Jeff Bezos once wrote in his 2016 Letter to Shareholders: “Given a ten percent chance of a 100 times payoff, you should take that bet every time. But you’re still going to be wrong nine times out of ten.”
If you want to stay on track with your organization for the next decades this just means you need to take some serious bets. Although the payoff might be 100 times of your initial investments those payoffs come later, maybe five or even ten years later. The bigger your company gets the more bets you need and neither you nor your closest leadership team can come up with all those ideas to bet on. You need the whole organization to think big and come up with amazing ideas.
Encourage them, and establish mechanisms that support to bet on good ideas. And understand you will not always see it as a good idea. Sometimes you have to disagree and still commit. This is how Jeff Bezos continues to describe it:
This phrase will save a lot of time. If you have conviction on a particular direction even though there’s no consensus, it’s helpful to say, “Look, I know we disagree on this but will you gamble with me on it? Disagree and commit?” By the time you’re at this point, no one can know the answer for sure, and you’ll probably get a quick yes.
This isn’t one way. If you’re the boss, you should do this too. I disagree and commit all the time. We recently greenlit a particular Amazon Studios original. I told the team my view: debatable whether it would be interesting enough, complicated to produce, the business terms aren’t that good, and we have lots of other opportunities. They had a completely different opinion and wanted to go ahead. I wrote back right away with “I disagree and commit and hope it becomes the most watched thing we’ve ever made.” Consider how much slower this decision cycle would have been if the team had actually had to convince me rather than simply get my commitment.

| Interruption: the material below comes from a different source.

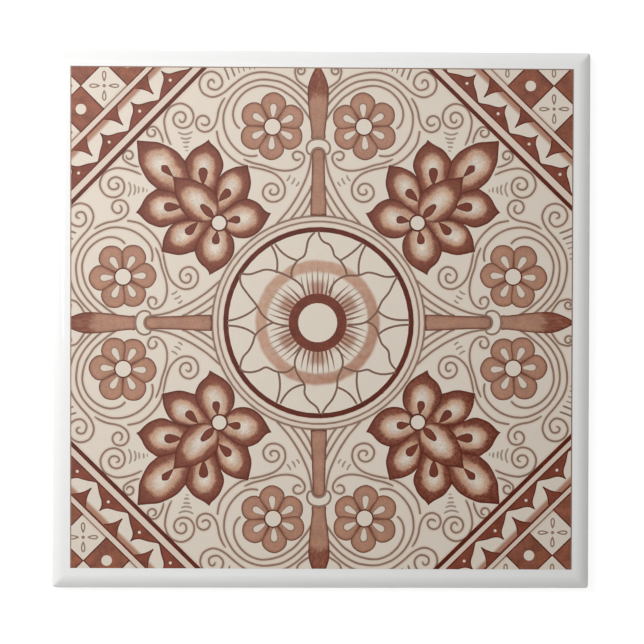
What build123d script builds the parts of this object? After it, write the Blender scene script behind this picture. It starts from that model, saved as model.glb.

Note what this example is not: it’s not me thinking to myself “well, these guys are wrong and missing the point, but this isn’t worth me chasing.” It’s a genuine disagreement of opinion, a candid expression of my view, a chance for the team to weigh my view, and a quick, sincere commitment to go their way. And given that this team has already brought home 11 Emmys, 6 Golden Globes, and 3 Oscars, I’m just glad they let me in the room at all.2016 Letter to Shareholders
These days we need companies or teams that remind themselves about their purpose. What is our mission? What motivated the founder to start this company? What is the accountability of our team?
The world is changing quickly and todays products are getting irrelevant much quicker than decades ago. So it is more relevant to know the mission of the company and take the products and services of the company as a vehicle to fulfill that mission.
We also need to be aware about the fact those products and services get irrelevant soon, our mission doesn’t. So, what’s the next product or the next service to fulfill that mission. These are bets we need to take. And bets are expensive that’s why they are called bets. And the executive team will not have enough ideas for those bets. We need the entire organization to stay aware of the constant changes needed to fulfill our mission.
At Amazon we say it’s always Day 1 because: “Day 2 is stasis. Followed by irrelevance. Followed by excruciating, painful decline. Followed by death. And that is why it is always Day 1.” (2016 Letter to Shareholders.
If the people in our organization know the mission, they know they guidelines and they know they are encouraged to invent and simplify your organization will come up with a lot of ideas to bet on if this makes the world a better place and serve customers better.
So, let us remind ourselves about our roles as a team or as an organization, and let’s build great products and services and always put our Customers First.